*RECORDS SUPPLIED*:
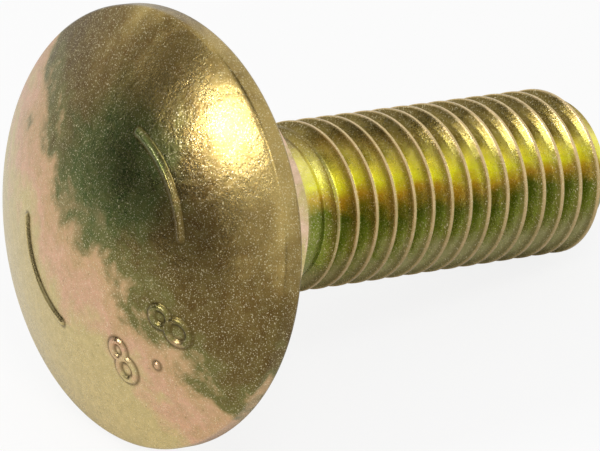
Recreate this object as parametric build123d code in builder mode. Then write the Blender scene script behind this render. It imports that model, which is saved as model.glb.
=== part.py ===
from build123d import *
import os
from math import acos, atan2, ceil, cos, hypot, radians, sin, tan

# A cup head square neck bolt, M12 x 40, forged and thread-rolled in one piece.
# It is drawn upright about its own axis, with the bearing face at Z = 0 and the tip upwards,
# and then laid on its side: the head's rim and the last thread crest touch the ground, the
# shank runs along +X and the origin is at the bottom centre of the bolt's box.

# Domed head, measured back from its bearing face
head_diameter = 30.5
head_height = 6.6
rim_height = 1.6
rim_round = 0.45

# Square neck, its corners cut back by a cone where it meets the shank
neck_width = 12.0
neck_length = 8.75
neck_corner_run = 2.4
neck_edge_round = 0.7
neck_turn = -28.0

# Shank, and its rolled thread: a 60 degree profile with a flat crest and root
bolt_length = 37.5
plain_shank_length = 1.7
thread_diameter = 11.9
thread_pitch = 1.75
thread_angle = 60.0
thread_depth_per_pitch = 0.6134
crest_per_pitch = 0.125
blank_below_crest_per_pitch = 0.285
tip_chamfer = 1.4
groove_overlap = 0.3
groove_lead_in = 1.3

# Radii, the thread's start, and the groove's depth and half widths at the crest and the root
head_radius = head_diameter / 2
thread_radius = thread_diameter / 2
blank_radius = thread_radius - blank_below_crest_per_pitch * thread_pitch
thread_start = neck_length + plain_shank_length
flank_slope = tan(radians(thread_angle / 2))
groove_depth = thread_depth_per_pitch * thread_pitch
groove_half_width = thread_pitch * (1 - crest_per_pitch) / 2
root_half_width = groove_half_width - groove_depth * flank_slope
mouth_half_width = groove_half_width + groove_overlap * flank_slope

# The groove is cut turn by turn, from a little below the thread to a little past the tip
groove_start = thread_start - groove_lead_in * thread_pitch
groove_turns = ceil((bolt_length - groove_start) / thread_pitch + groove_lead_in)

with BuildPart() as groove:
    with BuildLine() as groove_path:
        for turn in range(groove_turns):
            Helix(
                pitch=thread_pitch,
                height=thread_pitch,
                radius=thread_radius,
                center=(0, 0, groove_start + turn * thread_pitch),
            )
    groove_end = (thread_radius, 0, groove_start)
    with BuildSketch(Plane(origin=groove_end, x_dir=(1, 0, 0), z_dir=(0, -1, 0))):
        with BuildLine():
            Polyline(
                (groove_overlap, mouth_half_width),
                (-groove_depth, root_half_width),
                (-groove_depth, -root_half_width),
                (groove_overlap, -mouth_half_width),
                close=True,
            )
        make_face()
    sweep(path=groove_path.wire(), is_frenet=True)

with BuildPart() as thread:
    # The blank at its crest diameter, with a 45 degree point and its seam clear of the groove's ends
    with BuildSketch(Plane(origin=(0, 0, thread_start), x_dir=(-1, -1, 0), z_dir=(0, 0, 1))):
        Circle(thread_radius)
    extrude(amount=bolt_length - thread_start)
    chamfer(thread.faces().sort_by(Axis.Z)[-1].edges(), length=tip_chamfer)
    add(groove.part, mode=Mode.SUBTRACT)

with BuildPart() as bolt:
    # Square neck
    with BuildSketch():
        RectangleRounded(neck_width, neck_width, neck_edge_round, rotation=neck_turn)
    extrude(amount=neck_length)
    # Its corners run out in a cone down to the shank
    with BuildSketch(Plane.XZ):
        with BuildLine():
            Polyline(
                (0, 0),
                (neck_width / 2**0.5, 0),
                (neck_width / 2**0.5, neck_length - neck_corner_run),
                (blank_radius, neck_length),
                (0, neck_length),
                close=True,
            )
        make_face()
    revolve(axis=Axis.Z, mode=Mode.INTERSECT)
    # Plain shank up to the thread
    with BuildSketch():
        Circle(blank_radius)
    extrude(amount=thread_start)
    # Domed head with a rounded rim: a spherical cap on a short straight edge
    dome_rise = head_height - rim_height
    dome_radius = (head_radius**2 + dome_rise**2) / (2 * dome_rise)
    with BuildSketch(Plane.XZ) as head_half:
        with BuildLine():
            Polyline((0, -head_height), (0, 0), (head_radius, 0), (head_radius, -rim_height))
            RadiusArc((head_radius, -rim_height), (0, -head_height), dome_radius)
        make_face()
        fillet(head_half.vertices().sort_by(Axis.X)[-2:], rim_round)
    revolve(axis=Axis.Z)
    add(thread.part)

# The point of each crest that reaches furthest towards the ground: its far edge, or where the
# chamfer starts. The ground is on the -X side, which the crests pass every whole turn of the groove.
chamfer_start = bolt_length - tip_chamfer
crest_half_width = crest_per_pitch * thread_pitch / 2
crest_points = []
for turn in range(groove_turns):
    crest = groove_start + turn * thread_pitch
    along = min(max(chamfer_start, crest - crest_half_width), crest + crest_half_width)
    crest_points.append((along, thread_radius - max(along - chamfer_start, 0)))


def resting_tilt(along, across):
    """The tilt at which the rounded rim and a point on the thread both touch the ground."""
    reach_across = head_radius - rim_round - across
    reach_along = along + rim_round
    return acos(-rim_round / hypot(reach_across, reach_along)) - atan2(reach_along, reach_across)


# The crest that meets the ground first, as the shank comes down, sets how the bolt lies
tilt, touching_along, touching_across = min(
    (resting_tilt(along, across), along, across) for along, across in crest_points
)

# The bearing face's centre, with the whole bolt centred over the origin
seat_height = touching_along * sin(tilt) + touching_across * cos(tilt)
reach_back = dome_radius - (dome_radius - head_height) * cos(tilt)
reach_front = bolt_length * cos(tilt) + (thread_radius - tip_chamfer) * sin(tilt)
seat = Plane(
    origin=((reach_back - reach_front) / 2, 0, seat_height),
    x_dir=(sin(tilt), 0, cos(tilt)),
    z_dir=(cos(tilt), 0, -sin(tilt)),
)

with BuildPart(seat) as lying_bolt:
    add(bolt.part)

lying_bolt.part.label = "bolt"
os.makedirs("parts", exist_ok=True)
export_step(lying_bolt.part, "parts/bolt.step")
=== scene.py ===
import bpy
from math import acos, atan2, ceil, cos, degrees, hypot, pi, radians, sin, tan
from mathutils import Matrix, Vector


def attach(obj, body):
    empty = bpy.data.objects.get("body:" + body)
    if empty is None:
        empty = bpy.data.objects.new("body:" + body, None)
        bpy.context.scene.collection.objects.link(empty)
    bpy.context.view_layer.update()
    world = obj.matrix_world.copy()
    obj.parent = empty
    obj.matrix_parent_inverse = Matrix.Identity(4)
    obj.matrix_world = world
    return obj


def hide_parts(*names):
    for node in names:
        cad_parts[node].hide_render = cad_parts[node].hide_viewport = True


# A yellow passivated cup head square neck bolt, lying on its rim and its last thread crest.

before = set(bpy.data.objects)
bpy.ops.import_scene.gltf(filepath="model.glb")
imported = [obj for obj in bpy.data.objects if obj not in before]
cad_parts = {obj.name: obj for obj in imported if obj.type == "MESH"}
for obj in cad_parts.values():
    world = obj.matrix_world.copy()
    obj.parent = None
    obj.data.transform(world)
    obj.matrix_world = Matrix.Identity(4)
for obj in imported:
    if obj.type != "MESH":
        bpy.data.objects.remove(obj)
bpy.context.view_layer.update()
mm = 0.001

# The bolt's sizes, as its solid has them
head_radius = 15.25 * mm
head_height = 6.6 * mm
rim_height = 1.6 * mm
rim_round = 0.45 * mm
neck_width = 12.0 * mm
neck_length = 8.75 * mm
neck_corner_run = 2.4 * mm
neck_edge_round = 0.7 * mm
neck_turn = radians(-28)
bolt_length = 37.5 * mm
thread_radius = 5.95 * mm
pitch = 1.75 * mm
blank_radius = thread_radius - 0.285 * pitch
thread_start = neck_length + 1.7 * mm
groove_depth = 0.6134 * pitch
groove_lead_in = 1.3 * pitch
crest_width = 0.125 * pitch
tip_chamfer = 1.4 * mm
dome_rise = head_height - rim_height
dome_radius = (head_radius**2 + dome_rise**2) / (2 * dome_rise)
dome_centre = dome_radius - head_height
# The raised marks stand up to that cap, so the bare dome is lower by their height
mark_height = 0.2 * mm
bare_rise = dome_rise - mark_height
bare_radius = (head_radius**2 + bare_rise**2) / (2 * bare_rise)
bare_centre = bare_radius - head_height + mark_height

# Where it lies: the rim's rounding and the crest that meets the ground first
groove_start = thread_start - groove_lead_in
chamfer_start = bolt_length - tip_chamfer


def resting_tilt(along, across):
    """The tilt at which the rim and a point on the thread both touch the ground."""
    reach_across = head_radius - rim_round - across
    reach_along = along + rim_round
    return acos(-rim_round / hypot(reach_across, reach_along)) - atan2(reach_along, reach_across)


touches = []
for turn in range(ceil(bolt_length / pitch)):
    crest = groove_start + turn * pitch
    along = min(max(chamfer_start, crest - crest_width / 2), crest + crest_width / 2)
    across = thread_radius - max(along - chamfer_start, 0)
    touches.append((resting_tilt(along, across), along, across))
tilt, touching_along, touching_across = min(touches)
seat_height = touching_along * sin(tilt) + touching_across * cos(tilt)
reach_back = dome_radius - dome_centre * cos(tilt)
reach_front = bolt_length * cos(tilt) + (thread_radius - tip_chamfer) * sin(tilt)
seat = Vector(((reach_back - reach_front) / 2, 0, seat_height))


# Meshes


def deselect_all():
    bpy.ops.object.select_all(action="DESELECT")


def edit(body):
    deselect_all()
    body.select_set(True)
    bpy.context.view_layer.objects.active = body
    bpy.ops.object.mode_set(mode="EDIT")
    bpy.ops.mesh.select_all(action="SELECT")


def leave_edit():
    bpy.ops.object.mode_set(mode="OBJECT")


def outline_chain(name, outline):
    """A chain of edges through (radius, height) points, drawn from a single vertex."""
    deselect_all()
    bpy.ops.mesh.primitive_plane_add(size=mm, location=(0, 0, 0))
    body = bpy.context.object
    body.name = body.data.name = name
    edit(body)
    bpy.ops.mesh.merge(type="CENTER")
    bpy.ops.transform.translate(value=(outline[0][0], 0, outline[0][1]))
    for (radius, height), (next_radius, next_height) in zip(outline, outline[1:]):
        step = (next_radius - radius, 0, next_height - height)
        bpy.ops.mesh.extrude_region_move(TRANSFORM_OT_translate={"value": step})
    leave_edit()
    return body


def close_up(body):
    """Merges what meets and turns every face outwards."""
    edit(body)
    bpy.ops.mesh.remove_doubles(threshold=0.002 * mm)
    bpy.ops.mesh.normals_make_consistent(inside=False)
    leave_edit()


def turned(name, outline, steps):
    """A body turned round the Z axis from an outline that starts and ends on it."""
    body = outline_chain(name, outline)
    edit(body)
    bpy.ops.mesh.spin(steps=steps, angle=2 * pi, center=(0, 0, 0), axis=(0, 0, 1))
    leave_edit()
    close_up(body)
    return body


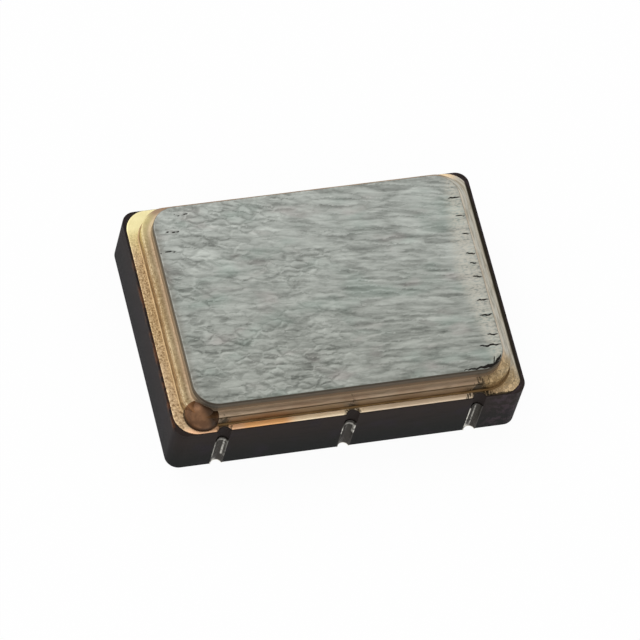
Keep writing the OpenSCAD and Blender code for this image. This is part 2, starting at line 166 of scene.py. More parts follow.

*WORK TO COMPLETE*:
Everything from the line with "with BuildPart(seat) as" through the line with "bpy.data.objects.remove(obj)" is to be output exactly; leave out all other lines.

*EXERCISE RESULT*:
with BuildPart(seat) as lying_bolt:
    add(bolt.part)

lying_bolt.part.label = "bolt"
os.makedirs("parts", exist_ok=True)
export_step(lying_bolt.part, "parts/bolt.step")
=== scene.py ===
import bpy
from math import acos, atan2, ceil, cos, degrees, hypot, pi, radians, sin, tan
from mathutils import Matrix, Vector


def attach(obj, body):
    empty = bpy.data.objects.get("body:" + body)
    if empty is None:
        empty = bpy.data.objects.new("body:" + body, None)
        bpy.context.scene.collection.objects.link(empty)
    bpy.context.view_layer.update()
    world = obj.matrix_world.copy()
    obj.parent = empty
    obj.matrix_parent_inverse = Matrix.Identity(4)
    obj.matrix_world = world
    return obj


def hide_parts(*names):
    for node in names:
        cad_parts[node].hide_render = cad_parts[node].hide_viewport = True


# A yellow passivated cup head square neck bolt, lying on its rim and its last thread crest.

before = set(bpy.data.objects)
bpy.ops.import_scene.gltf(filepath="model.glb")
imported = [obj for obj in bpy.data.objects if obj not in before]
cad_parts = {obj.name: obj for obj in imported if obj.type == "MESH"}
for obj in cad_parts.values():
    world = obj.matrix_world.copy()
    obj.parent = None
    obj.data.transform(world)
    obj.matrix_world = Matrix.Identity(4)
for obj in imported:
    if obj.type != "MESH":
        bpy.data.objects.remove(obj)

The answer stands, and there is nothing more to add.